Living in the Moment

I’m traveling to Portugal for a few weeks this summer, and just about every day someone asks me, with a big smile, “Are you excited about your trip?”

I must confess that I am not–excited, I mean.  I am preparing for the trip, I am glad for the opportunity, I am thankful that I have the resources of time and money.  But “excited” has too much of the anticipatory, too much heaviness of expectation, laden upon it.  I have learned that no experience–whether it is one that I seek or one that I fear– is ever what I imagine it to be.  And my idea of what that experience should be, or could be, or might be, will often prevent my awareness, in the moment, of the experience itself.

As a minister, I deal with life and death matters–and not just theoretically, in words, from the pulpit.  Just a few weeks ago, a man greeted me warmly as he has done for years, when he left the sanctuary after the Sunday service.  A week later he was diagnosed with an inoperable cancer.  A week after that, he was dead.  Just today I learned of the recurrence of a breast cancer in one of my congregants, a young woman; yesterday she had a double mastectomy. 

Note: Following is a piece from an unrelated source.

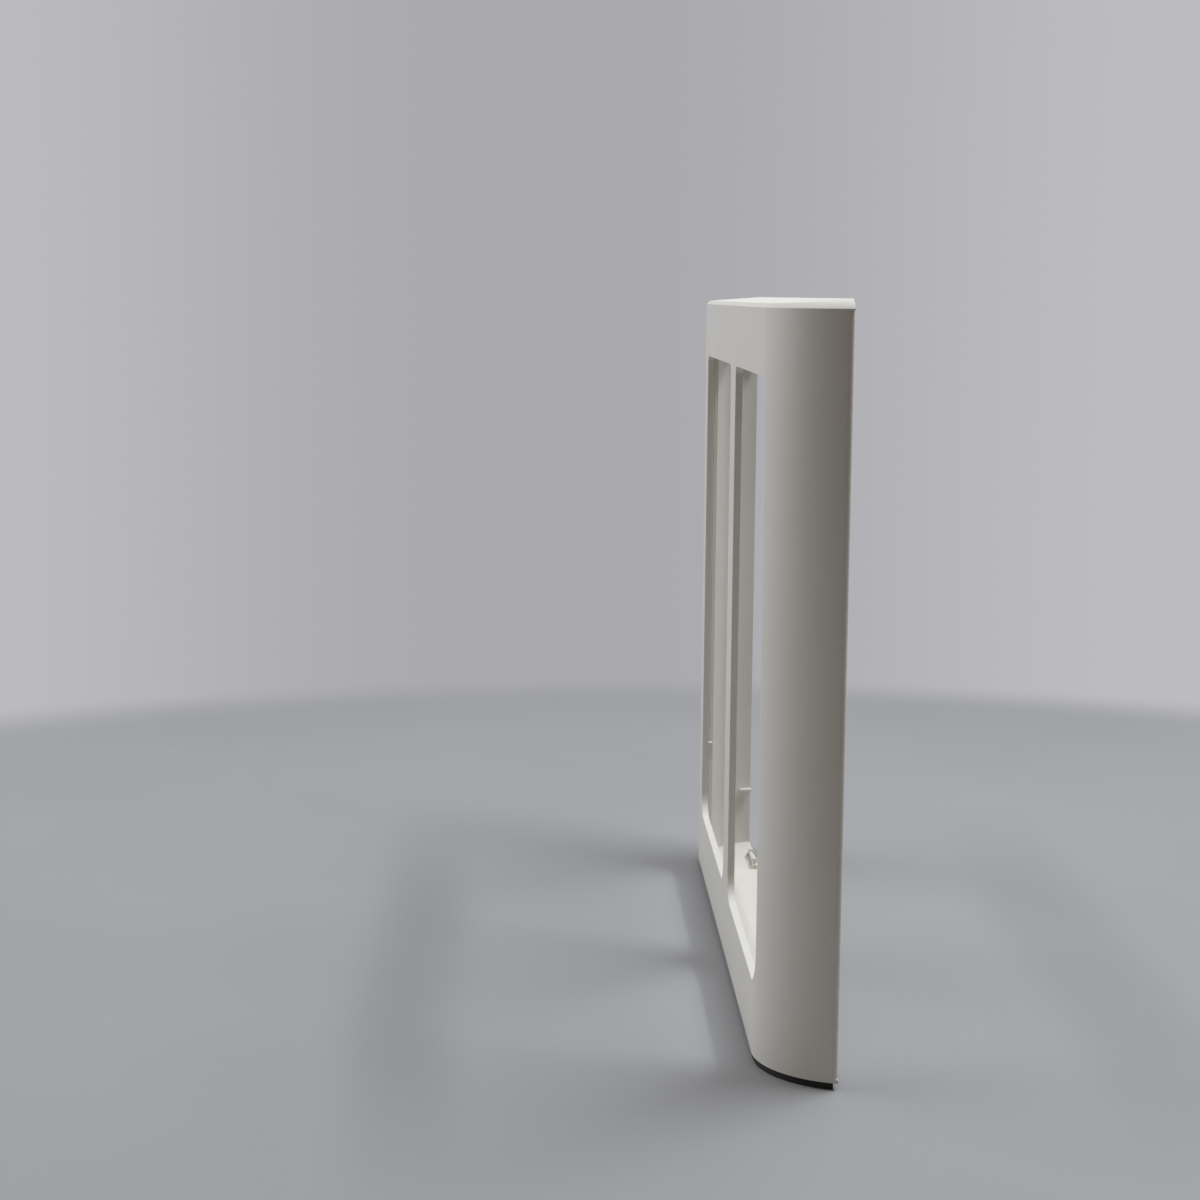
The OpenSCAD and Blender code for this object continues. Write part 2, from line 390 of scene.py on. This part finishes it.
def cover_outline():
    """Plan of the right side cover with its tongue, once round."""
    outer_edge, outer_lean = rim_fillet(RIM_OUTER_R, True)
    inner_edge, inner_lean = rim_fillet(RIM_INNER_R, False)
    tongue_out = INNER_R - TONGUE_GAP
    tongue_in = tongue_out - TONGUE_T
    root_x, tip_x = SEAM_X + TONGUE_W, SEAM_X - TONGUE_W

    def strip(radius, x0, x1):
        return arc(CURVE_X, CURVE_Y, radius, curve_angle(x0, radius), curve_angle(x1, radius))

    seam = curve_angle(SEAM_X, SIDE_R)
    return (
        arc(CURVE_X, CURVE_Y, SIDE_R, seam, outer_lean)
        + outer_edge[1:]
        + inner_edge[:0:-1]
        + arc(CURVE_X, CURVE_Y, INNER_R, inner_lean, curve_angle(root_x, INNER_R))
        + strip(tongue_in, root_x, tip_x)
        + strip(tongue_out, tip_x, SEAM_X)
        + strip(INNER_R, SEAM_X, SEAM_X)[:1]
    )


def build_side_cover(word, side):
    bm = bmesh.new()
    outline = cover_outline()
    low, high = ring(bm, outline, z=CAP_T), ring(bm, outline, z=cad_hi.z - CAP_T)
    bridge(bm, low, high)
    bm.faces.new(low)
    bm.faces.new(list(reversed(high)))
    if side < 0:
        bmesh.ops.transform(bm, matrix=Matrix.Scale(-1, 4, (1, 0, 0)), verts=bm.verts[:])
    finish_piece(bm, f"{word}_side_shell", f"{word}_side_cover")


# ---------------------------------------------------------------- end caps


def cap_outline(inset, back=BACK):
    """Plan of a cap, brought in by inset at its front and curved ends, and cut off at back."""
    radius = SIDE_R - inset
    lean = math.acos((CURVE_Y - back) / radius)
    steps = math.ceil(math.acos((CURVE_Y - BACK) / SIDE_R) / CURVE_STEP)
    turns = [lean * i / steps for i in range(steps + 1)]
    right = [(CURVE_X + radius * math.sin(a), CURVE_Y - radius * math.cos(a)) for a in turns]
    return [(-x, y) for x, y in reversed(right)] + right


def close_slab(bm, loops):
    for one, two in zip(loops, loops[1:]):
        bridge(bm, one, two)
    fill(bm, [loops[0]])
    fill(bm, [loops[-1]])


def build_slab(name, node, outline, z0, z1, edge, material=None):
    """A plate with upright edges."""
    bm = bmesh.new()
    close_slab(bm, [ring(bm, outline, z=z) for z in (z0, z1)])
    round_edges(finish_piece(bm, name, node, material), edge)


def top_edge():
    """Points round the edge of the sloping top: its lean-in grows with its rise."""
    low, high = cap_outline(TOP_BEVEL), cap_outline(TOP_BEVEL + END_LEAN)
    start, run = FRONT + TOP_BEVEL, DEPTH - TOP_BEVEL
    points = []
    for (x0, y0), (x1, y1) in zip(low, high):
        rise = min(1.0, (y0 - start) / (run - (y1 - y0)))
        x, y = x0 + (x1 - x0) * rise, y0 + (y1 - y0) * rise
        points.append((x, y, cad_hi.z - SLOPE_H + SLOPE_H * rise))
    return points


def build_top_cap():
    """A plate with a bevel round it and a top that rises towards the back rim."""
    bm = bmesh.new()
    bevel_z = cad_hi.z - SLOPE_H - TOP_BEVEL
    levels = ((cad_hi.z - CAP_T, 0), (bevel_z, 0), (bevel_z + TOP_BEVEL, TOP_BEVEL))
    loops = [ring(bm, cap_outline(inset), z=z) for z, inset in levels]
    loops.append([bm.verts.new(point) for point in top_edge()])
    close_slab(bm, loops)
    bmesh.ops.dissolve_degenerate(bm, dist=DEGENERATE, edges=bm.edges[:])
    round_edges(finish_piece(bm, "top_cap_plate", "top_cap"), CAP_EDGE_R)


def build_caps():
    foot = cap_outline(FOOT_SETBACK, BACK - FOOT_BACK_INSET)
    # The foot pad is near-black, which paints in the shaded band under the base
    build_slab("foot_pad", "base_foot", foot, 0, FOOT_H, FOOT_EDGE_R, FOOT_SHADE_BLACK)
    build_slab("bottom_cap_plate", "bottom_cap", cap_outline(0), FOOT_H, CAP_T, CAP_EDGE_R)
    build_top_cap()


# ---------------------------------------------------------------- CAD nodes that stay


def round_edges(piece, width):
    """Rounds a piece's edges with a modifier, ahead of its weighted normals."""
    bevel = piece.modifiers.new("edges", "BEVEL")
    bevel.width = width
    bevel.segments = 3
    bevel.limit_method = "ANGLE"
    bevel.angle_limit = EDGE_ANGLE
    bevel.use_clamp_overlap = True
    while piece.modifiers[0] != bevel:
        piece.modifiers.move(len(piece.modifiers) - 1, 0)


def soften(node, width):
    """Rounds a small CAD node's edges and gives it smooth shading."""
    piece = frame["nodes"][node]
    piece.data.polygons.foreach_set("use_smooth", [True] * len(piece.data.polygons))
    weighted = piece.modifiers.new("weighted", "WEIGHTED_NORMAL")
    weighted.keep_sharp = True
    round_edges(piece, width)


def dress(node, material):
    slots = frame["nodes"][node].data.materials
    slots.clear()
    slots.append(material)


def dress_small_parts():
    for height in ("lower", "upper"):
        for word in ("left", "right"):
            for part, radius in SMALL_EDGE_R.items():
                node = f"{height}_{word}_{part}"
                dress(node, CREAM)
                soften(node, radius)


# ---------------------------------------------------------------- stage


def build_floor():
    """A disc of paper that thins out to nothing towards its rim."""
    bm = bmesh.new()
    bmesh.ops.create_circle(bm, cap_ends=True, segments=160, radius=FLOOR_R)
    mesh = bpy.data.meshes.new("floor")
    bm.to_mesh(mesh)
    bm.free()
    floor = bpy.data.objects.new("floor", mesh)
    floor.location = (FLOOR_X, 0, cad_lo.z - FLOOR_GAP)
    bpy.context.scene.collection.objects.link(floor)
    material = floor_paper()
    fade_out(material, FLOOR_FADE_R, FLOOR_R)
    mesh.materials.append(material)


def fade_out(material, inner, outer):
    """Makes a material clear from one distance from the object's centre to another."""
    tree = material.node_tree
    coords = tree.nodes.new("ShaderNodeTexCoord")
    far = tree.nodes.new("ShaderNodeVectorMath")
    far.operation = "LENGTH"
    tree.links.new(coords.outputs["Object"], far.inputs[0])
    fade = span(tree, far.outputs["Value"], 0, 1)
    fade.interpolation_type = "SMOOTHSTEP"
    fade.inputs["From Min"].default_value = inner
    fade.inputs["From Max"].default_value = outer
    clear = tree.nodes.new("ShaderNodeBsdfTransparent")
    mix = tree.nodes.new("ShaderNodeMixShader")
    tree.links.new(fade.outputs["Result"], mix.inputs["Fac"])
    tree.links.new(tree.nodes["Principled BSDF"].outputs["BSDF"], mix.inputs[1])
    tree.links.new(clear.outputs["BSDF"], mix.inputs[2])
    tree.links.new(mix.outputs["Shader"], tree.nodes["Material Output"].inputs["Surface"])


def area_light(name, place, size, power):
    light = bpy.data.lights.new(name, "AREA")
    light.shape = "RECTANGLE"
    light.size, light.size_y = size
    light.energy = power
    light.color = LAMP_TINT
    lamp = bpy.data.objects.new(name, light)
    lamp.location = place
    aim = Vector(LAMP_AIM) - Vector(place)
    lamp.rotation_euler = aim.to_track_quat("-Z", "Y").to_euler()
    bpy.context.scene.collection.objects.link(lamp)


def build_world():
    """Pale surroundings on the left side of the frame, dim and warm on its right side."""
    world = bpy.data.worlds.new("studio")
    bpy.context.scene.world = world
    world.use_nodes = True
    tree = world.node_tree
    coords = tree.nodes.new("ShaderNodeTexCoord")
    split = tree.nodes.new("ShaderNodeSeparateXYZ")
    tree.links.new(coords.outputs["Generated"], split.inputs["Vector"])
    aside = tree.nodes.new("ShaderNodeMath")
    aside.operation = "ABSOLUTE"
    tree.links.new(split.outputs["Y"], aside.inputs[0])
    backdrop = sky_mix(tree, aside.outputs["Value"], *BACKDROP_FADE)
    backdrop.inputs[MIX_FIRST].default_value = BACKDROP_MIDDLE
    backdrop.inputs[MIX_SECOND].default_value = BACKDROP_SIDE
    room = sky_mix(tree, split.outputs["X"], *ROOM_FADE)
    tree.links.new(backdrop.outputs[MIX_RESULT], room.inputs[MIX_FIRST])
    room.inputs[MIX_SECOND].default_value = ROOM
    tree.links.new(room.outputs[MIX_RESULT], tree.nodes["Background"].inputs["Color"])


def sky_mix(tree, source, low, high):
    """A colour mix that goes smoothly from its first colour at low to its second at high."""
    fade = span(tree, source, 0, 1)
    fade.interpolation_type = "SMOOTHSTEP"
    fade.inputs["From Min"].default_value = low
    fade.inputs["From Max"].default_value = high
    mix = tree.nodes.new("ShaderNodeMix")
    mix.data_type = "RGBA"
    tree.links.new(fade.outputs["Result"], mix.inputs["Factor"])
    return mix


def build_camera():
    """Stands off the right end of the frame, level with its top, looking down along it."""
    yaw, pitch, roll = CAMERA_YAW, CAMERA_PITCH, CAMERA_ROLL
    forward = Vector((-math.cos(pitch) * math.cos(yaw), math.cos(pitch) * math.sin(yaw), math.sin(pitch)))
    right = Vector((math.sin(yaw), math.cos(yaw), 0))
    up = right.cross(forward)
    axis_x = right * math.cos(roll) + up * math.sin(roll)
    axis_y = up * math.cos(roll) - right * math.sin(roll)
    height = cad_hi.z - cad_lo.z
    camera = bpy.data.objects.new("camera", bpy.data.cameras.new("camera"))
    camera.data.sensor_width = 36
    camera.data.lens = CAMERA_LENS
    turn = Matrix((axis_x, axis_y, -forward)).transposed()
    camera.matrix_world = turn.to_4x4()
    place = (cad_hi.x + CAMERA_PAST * height, FRONT - CAMERA_AHEAD * height, CAMERA_UP * height)
    camera.location = place
    camera.data.clip_start = 0.01
    camera.data.clip_end = 20
    bpy.context.scene.collection.objects.link(camera)
    bpy.context.scene.camera = camera


build_camera()
build_face_panel()
build_side_cover("right", 1)
build_side_cover("left", -1)
build_caps()
dress_small_parts()
build_floor()
for lamp in LAMPS:
    area_light(*lamp)
build_world()
bpy.context.scene.view_settings.view_transform = "Standard"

I am aware that we are here on this earth by grace, every day, and every day is to be cherished.  I wake thankful in the morning, and I fall at last to sleep, when I can no longer hold my eyes open at night, thankful still.  My parents are long dead, and as of a couple of years ago, so are all my aunts and uncles on both sides of the family.  I am the matriarch now, the one protecting the younger ones, holding back death until it is their turn.

And so I try to live neither in anticipation nor in fear, knowing that when I slip into either, I am missing the very moment I am living.  And because these moments are limited for all of us living creatures, I don’t want to miss a single one. 

Portugal?  It will be what it will be.  My part is to go with my eyes wide open.